Cuando oramos, lo que hacemos casi siempre es hablar. ¿Está bien o mal? Claro que no está mal hablarle a Dios, pero orar es sobre todo escuchar. Cuando oramos, antes que decirle cosas a Dios debemos escucharle. Primero le escuchamos, luego le respondemos. Y a ese diálogo le llamamos oración.
Escuchemos cómo lo explica la Madre Teresa de Calcuta.
Lo primero es escucharle
«Dios nos amó primero» (1 Jn 4,10), Dios habló primero, Dios nos buscó primero. Lo primero por tanto es escucharle, recibir su mensaje, acoger Su Palabra. Pero ¿qué significa escuchar a Dios? Significa percibir y acoger su amor. Dios nos dice que nos ama de mil maneras. Nos lo dice sobre todo a través de Su Palabra: Jesucristo: «Una palabra habló el Padre, que fue su Hijo, y ésta habla siempre en eterno silencio, y en silencio ha de ser oída del alma» (San Juan de la Cruz). Nos lo dice a través de la Escritura, de su presencia en la Eucaristía, de las personas que nos rodean, de la belleza de la creación, de los acontecimientos de la vida, de la historia de la salvación…

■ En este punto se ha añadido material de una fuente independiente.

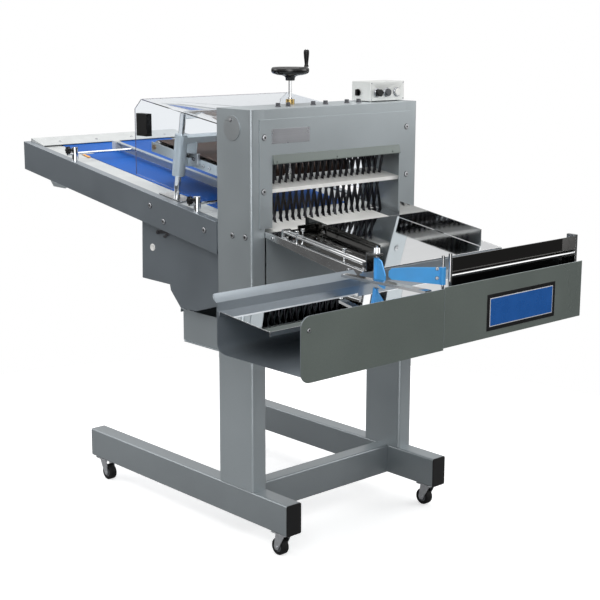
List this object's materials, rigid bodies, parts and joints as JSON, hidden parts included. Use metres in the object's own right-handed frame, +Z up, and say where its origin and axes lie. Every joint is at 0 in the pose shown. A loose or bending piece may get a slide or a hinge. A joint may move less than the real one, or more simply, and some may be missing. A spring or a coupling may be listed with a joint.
{
  "type": "commercial bread slicer",
  "caption": "Floor-standing band bread slicer with inclined infeed conveyor, press, crossed blades, outfeed bed, bagging trough and crumb drawer.",
  "frame": {"origin": "middle of the object's footprint, on the floor", "axes": "+Z up, -Y towards the operator at the outfeed side, +X to the operator's right"},
  "size_m": [1.1944, 2.0256, 1.536],
  "materials": {
    "grey_paint": "satin metallic",
    "light_grey_paint": "satin",
    "cream_paint": "satin",
    "black_plastic": "matte",
    "white_plastic": "matte",
    "blue_plastic": "satin",
    "polished_steel": "mirror polished",
    "steel": "brushed",
    "zinc": "zinc plated",
    "blade_steel": "oiled",
    "drum_alloy": "machined",
    "cast": "painted",
    "blue_belt": "matte",
    "brown_belt": "matte",
    "black_rubber": "matte",
    "clear_sheet": "clear plastic"
  },
  "bodies": {
    "frame": {"base_tubes": "grey_paint", "foot_end_plugs": "black_plastic", "columns": "grey_paint", "caster_plates": "zinc", "top_cover": "light_grey_paint", "front_cover": "grey_paint", "visor": "light_grey_paint", "rear_cover": "grey_paint", "chamber_panels": "grey_paint", "bearing_blocks": "cast", "blade_bands": "blade_steel", "lower_blade_guide": "white_plastic", "control_box": "light_grey_paint", "motor": "cast", "drive_belts": "black_rubber", "drive_housing": "grey_paint", "infeed_rails": "grey_paint", "infeed_bed": "cream_paint", "infeed_belt": "blue_belt", "infeed_end_cover": "cream_paint", "infeed_posts": "polished_steel", "outfeed_bed": "polished_steel", "outfeed_arms": "polished_steel", "outfeed_rods": "polished_steel", "trough_housing": "grey_paint", "bag_side_panel": "grey_paint", "packing_tray": "polished_steel", "stop_plate": "polished_steel", "fasteners": "zinc"},
    "upper_drum": {"upper_drum": "drum_alloy"},
    "lower_drum": {"lower_drum": "drum_alloy"},
    "motor_pulley": {"motor_pulley": "steel"},
    "upper_blade_guide": {"upper_blade_guide": "white_plastic"},
    "handwheel": {"handwheel": "black_plastic"},
    "crank_handle": {"crank_handle": "black_plastic"},
    "speed_knob": {"speed_knob": "black_plastic"},
    "stop_button": {"stop_button": "black_plastic"},
    "start_button": {"start_button": "white_plastic"},
    "power_switch": {"power_switch": "black_plastic"},
    "crumb_drawer": {"crumb_drawer": "grey_paint"},
    "drive_roller": {"drive_roller": "steel"},
    "tail_roller": {"tail_roller": "steel"},
    "lane_guide": {"lane_guide": "steel"},
    "press": {"press_frame": "light_grey_paint", "press_belt": "brown_belt"},
    "press_front_roller": {"press_front_roller": "steel"},
    "press_rear_roller": {"press_rear_roller": "steel"},
    "clear_cover": {"clear_cover": "clear_sheet"},
    "left_outfeed_guide": {"left_outfeed_guide": "polished_steel"},
    "right_outfeed_guide": {"right_outfeed_guide": "polished_steel"},
    "back_finger": {"back_finger": "blue_plastic"},
    "front_finger": {"front_finger": "blue_plastic"},
    "front_left_fork": {"front_left_fork": "zinc"},
    "front_left_wheel": {"front_left_wheel": "black_rubber"},
    "front_right_fork": {"front_right_fork": "zinc"},
    "front_right_wheel": {"front_right_wheel": "black_rubber"},
    "rear_left_fork": {"rear_left_fork": "zinc"},
    "rear_left_wheel": {"rear_left_wheel": "black_rubber"},
    "rear_right_fork": {"rear_right_fork": "zinc"},
    "rear_right_wheel": {"rear_right_wheel": "black_rubber"}
  },
  "joints": [
    {"name": "lower_drum_spin", "type": "hinge", "parent": "frame", "child": "lower_drum", "pos_m": [0.23275, -0.19225, 0.814], "axis": [1, 0, 0], "continuous": true},
    {"name": "upper_drum_spin", "type": "hinge", "parent": "frame", "child": "upper_drum", "pos_m": [0.23275, -0.19225, 1.306], "axis": [1, 0, 0], "continuous": true},
    {"name": "motor_spin", "type": "hinge", "parent": "frame", "child": "motor_pulley", "pos_m": [0.51275, 0.23775, 0.855], "axis": [1, 0, 0], "continuous": true},
    {"name": "drive_roller_spin", "type": "hinge", "parent": "frame", "child": "drive_roller", "pos_m": [0.23275, -0.06725, 0.99168], "axis": [1, 0, 0], "continuous": true},
    {"name": "tail_roller_spin", "type": "hinge", "parent": "frame", "child": "tail_roller", "pos_m": [0.23275, 0.95775, 1.14902], "axis": [1, 0, 0], "continuous": true},
    {"name": "press_height", "type": "slide", "parent": "frame", "child": "press", "axis": [0, -0.1517, 0.9884], "range_m": [-0.05, 0.05]},
    {"name": "press_front_roller_spin", "type": "hinge", "parent": "press", "child": "press_front_roller", "pos_m": [0.23275, -0.06225, 1.14301], "axis": [1, 0, 0], "continuous": true},
    {"name": "press_rear_roller_spin", "type": "hinge", "parent": "press", "child": "press_rear_roller", "pos_m": [0.23275, 0.35075, 1.20641], "axis": [1, 0, 0], "continuous": true},
    {"name": "handwheel_turn", "type": "hinge", "parent": "frame", "child": "handwheel", "pos_m": [0.16275, -0.12625, 1.47], "axis": [0, 0, 1], "range_deg": [-1080, 1080]},
    {"name": "blade_guide_height", "type": "slide", "parent": "frame", "child": "upper_blade_guide", "axis": [0, 0, 1], "range_m": [-0.01499, 0.01499]},
    {"name": "crank_handle_spin", "type": "hinge", "parent": "handwheel", "child": "crank_handle", "pos_m": [0.19875, -0.16225, 1.505], "axis": [0, 0, 1], "continuous": true},
    {"name": "speed_turn", "type": "hinge", "parent": "frame", "child": "speed_knob", "pos_m": [0.45675, -0.22225, 1.394], "axis": [0, 1, 0], "range_deg": [-135, 135]},
    {"name": "stop_press", "type": "slide", "parent": "frame", "child": "stop_button", "axis": [0, 1, 0], "range_m": [0, 0.003], "stiffness_N_per_m": 600, "springref_m": -0.002},
    {"name": "start_press", "type": "slide", "parent": "frame", "child": "start_button", "axis": [0, 1, 0], "range_m": [0, 0.003], "stiffness_N_per_m": 600, "springref_m": -0.002},
    {"name": "power_turn", "type": "hinge", "parent": "frame", "child": "power_switch", "pos_m": [0.42575, -0.16725, 1.394], "axis": [1, 0, 0], "range_deg": [0, 90]},
    {"name": "drawer_slide", "type": "slide", "parent": "frame", "child": "crumb_drawer", "axis": [0, 1, 0], "range_m": [0, 0.38]},
    {"name": "lane_guide_slide", "type": "slide", "parent": "frame", "child": "lane_guide", "axis": [1, 0, 0], "range_m": [-0.12, 0.018]},
    {"name": "clear_cover_hinge", "type": "hinge", "parent": "frame", "child": "clear_cover", "pos_m": [0.23275, -0.09225, 1.308], "axis": [1, 0, 0], "range_deg": [0, 70]},
    {"name": "left_guide_slide", "type": "slide", "parent": "frame", "child": "left_outfeed_guide", "axis": [1, 0, 0], "range_m": [-0.01, 0.08]},
    {"name": "right_guide_slide", "type": "slide", "parent": "frame", "child": "right_outfeed_guide", "axis": [1, 0, 0], "range_m": [-0.08, 0.012]},
    {"name": "back_finger_hinge", "type": "hinge", "parent": "frame", "child": "back_finger", "pos_m": [-0.04725, -0.72225, 0.93], "axis": [0, 0, 1], "range_deg": [-20, 20]},
    {"name": "front_finger_hinge", "type": "hinge", "parent": "frame", "child": "front_finger", "pos_m": [-0.07525, -0.99225, 0.965], "axis": [0, 0, 1], "range_deg": [-25, 12]},
    {"name": "front_left_swivel", "type": "hinge", "parent": "frame", "child": "front_left_fork", "pos_m": [-0.09725, -0.38725, 0.072], "axis": [0, 0, 1], "continuous": true},
    {"name": "front_left_roll", "type": "hinge", "parent": "front_left_fork", "child": "front_left_wheel", "pos_m": [-0.09725, -0.37225, 0.0275], "axis": [1, 0, 0], "continuous": true},
    {"name": "front_right_swivel", "type": "hinge", "parent": "frame", "child": "front_right_fork", "pos_m": [0.56275, -0.38725, 0.072], "axis": [0, 0, 1], "continuous": true},
    {"name": "front_right_roll", "type": "hinge", "parent": "front_right_fork", "child": "front_right_wheel", "pos_m": [0.56275, -0.37225, 0.0275], "axis": [1, 0, 0], "continuous": true},
    {"name": "rear_left_swivel", "type": "hinge", "parent": "frame", "child": "rear_left_fork", "pos_m": [-0.09725, 0.57275, 0.072], "axis": [0, 0, 1], "continuous": true},
    {"name": "rear_left_roll", "type": "hinge", "parent": "rear_left_fork", "child": "rear_left_wheel", "pos_m": [-0.09725, 0.55775, 0.0275], "axis": [1, 0, 0], "continuous": true},
    {"name": "rear_right_swivel", "type": "hinge", "parent": "frame", "child": "rear_right_fork", "pos_m": [0.56275, 0.57275, 0.072], "axis": [0, 0, 1], "continuous": true},
    {"name": "rear_right_roll", "type": "hinge", "parent": "rear_right_fork", "child": "rear_right_wheel", "pos_m": [0.56275, 0.55775, 0.0275], "axis": [1, 0, 0], "continuous": true}
  ],
  "couplings": [
    {"joint": "upper_drum_spin", "follows": "lower_drum_spin", "ratio": -1},
    {"joint": "motor_spin", "follows": "lower_drum_spin", "ratio": 2},
    {"joint": "drive_roller_spin", "follows": "lower_drum_spin", "ratio": 2.7586},
    {"joint": "tail_roller_spin", "follows": "lower_drum_spin", "ratio": 2.7586},
    {"joint": "press_front_roller_spin", "follows": "lower_drum_spin", "ratio": -3.2602},
    {"joint": "press_rear_roller_spin", "follows": "lower_drum_spin", "ratio": -3.2602},
    {"joint": "handwheel_turn", "follows": "blade_guide_height", "rad_per_m": 1256.6}
  ]
}
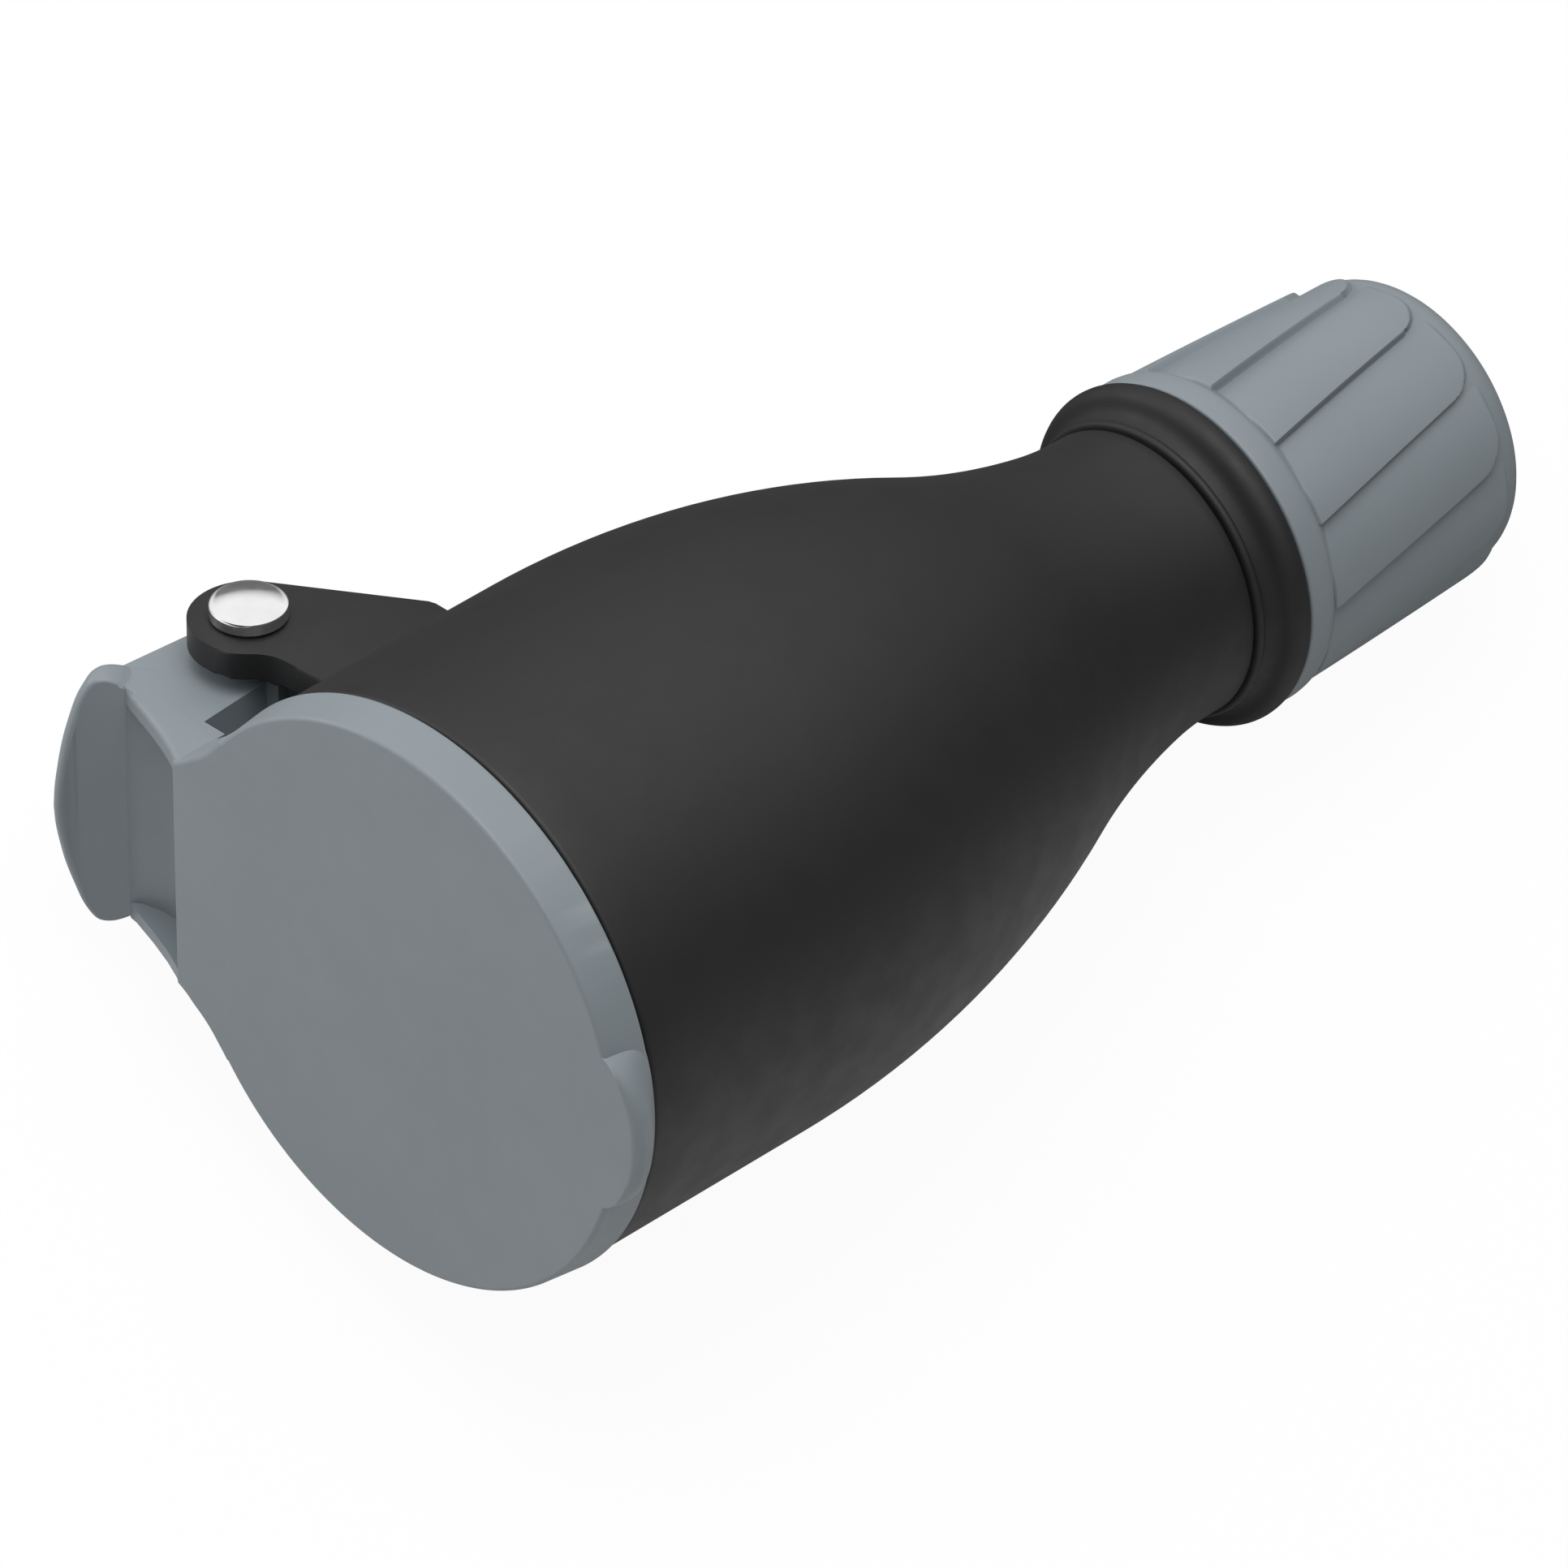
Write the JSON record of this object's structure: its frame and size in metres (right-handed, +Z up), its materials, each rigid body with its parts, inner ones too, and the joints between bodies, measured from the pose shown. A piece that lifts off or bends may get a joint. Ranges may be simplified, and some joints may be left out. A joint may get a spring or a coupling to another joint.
{
  "type": "rubber schuko coupler",
  "caption": "Rubber mains coupler with a hinged round lid over its earthed socket and a fluted gland nut at the cord end.",
  "frame": {"origin": "centre of the bounding box on the floor, with the coupler lying at rest and its lid closed", "axes": "+Y roughly along the body from the lid to the gland nut, which is the lower end, +Z up, hinge on the -X side"},
  "size_m": [0.0718, 0.1306, 0.0589],
  "materials": {
    "black_rubber": "matte",
    "grey_plastic": "satin",
    "seal_rubber": "matte",
    "polished_steel": "polished",
    "spring_steel": "satin",
    "insert_plastic": "satin",
    "carrier_plastic": "satin",
    "brass": "satin",
    "screw_steel": "satin",
    "black_plastic": "satin",
    "cage_plastic": "satin"
  },
  "bodies": {
    "housing": {"housing": "black_rubber", "hinge_rivet": "polished_steel", "rivet_washer": "polished_steel", "hinge_spring": "spring_steel", "socket_insert": "insert_plastic", "contact_carrier": "carrier_plastic", "live_contact_left": "brass", "live_contact_right": "brass", "earth_bracket": "spring_steel", "earth_terminal": "brass", "terminal_screws": "screw_steel", "carrier_screws": "screw_steel", "gland_body": "black_plastic", "gland_o_ring": "seal_rubber", "clamp_cage": "cage_plastic", "cord_seal": "seal_rubber"},
    "lid": {"lid": "grey_plastic", "lid_seal": "seal_rubber"},
    "nut_carrier": {"thrust_washer": "cage_plastic"},
    "nut": {"gland_nut": "grey_plastic"}
  },
  "joints": [
    {"name": "lid_hinge", "type": "hinge", "parent": "housing", "child": "lid", "pos_m": [-0.02311, -0.04877, 0.01773], "axis": [0.3817, -0.1352, -0.9143], "range_deg": [0, 110], "stiffness_Nm_per_rad": 0.03, "springref_deg": -57.3, "deforming": ["hinge_spring"]},
    {"name": "nut_travel", "type": "slide", "parent": "housing", "child": "nut_carrier", "axis": [0, 0.9892, -0.1463], "range_m": [0, 0.003]},
    {"name": "nut_turn", "type": "hinge", "parent": "nut_carrier", "child": "nut", "pos_m": [0.00721, 0.06356, 0.01377], "axis": [0, 0.9892, -0.1463], "range_deg": [0, 720]}
  ],
  "couplings": [
    {"joint": "nut_turn", "follows": "nut_travel", "rad_per_m": 4188.8}
  ]
}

Silenciémonos para escuchar
Tantas veces se oye decir: «Es que Dios a mí no me habla». La pregunta que hay que hacerle es si sabe hacer silencio y si luego se ha puesto a la escucha de la Palabra. Para poder escuchar, es indispensable estar quieto, guardar silencio y poner atención. La quietud y el silencio interior son la puerta para entrar en la presencia de Dios y estar a solas con Él, escuchando Su Palabra, como María en Betania (Lc 10, 38-42). Cuanto más te pones a la escucha de la Palabra, se va afinando el oído y lo percibes con más nitidez, hasta que lo oyes a todas horas y por todas partes. A quien quiere escuchar, Dios le concede el don de la fe viva, que consiste en la capacidad de descubrir la presencia de Dios en todo.
En el silencio profundo del corazón percibimos el silencio sonoro de Dios, como Elías que descubrió a Dios en la voz sutil del silencio (1 Reyes, 19). Ya lo tenemos pero todavía no en plenitud. Cuando todo se silencia somos peregrinos hacia el misterio de Dios. Y en ese peregrinar en silencio, Dios habla con fuerza. Dan fe los creyentes que hacen el camino a Santiago.
El silencio es vacío y plenitud. Vaciarse de todo lo superfluo y llenarse de Vida. Esa gran elección supo hacerla San Pablo: «Todo lo tengo por basura con tal de ganar a Cristo» (Fil 3,8) Cuando se experimenta la plenitud de la Vida divina en nosotros, el alma reclama soledad y silencio, más y más silencio, para custodiar la llama que arde dentro, que no se apague la presencia del Espíritu, sino que tome vigor y resplandezca con más fuerza. En el artículo de la semana pasada me refería a esto mismo cuando hablaba de «atender al Huésped». Al inicio cuesta el silencio, luego se hace cada vez más fácil, se le va tomando gusto, hasta que llega a ser una necesidad.
Escuchar a Dios es una experiencia fascinante; cuando has probado, quieres más. No se antoja decir ya nada sino sólo estar en su presencia. A eso Jesús le llamó: «La mejor parte».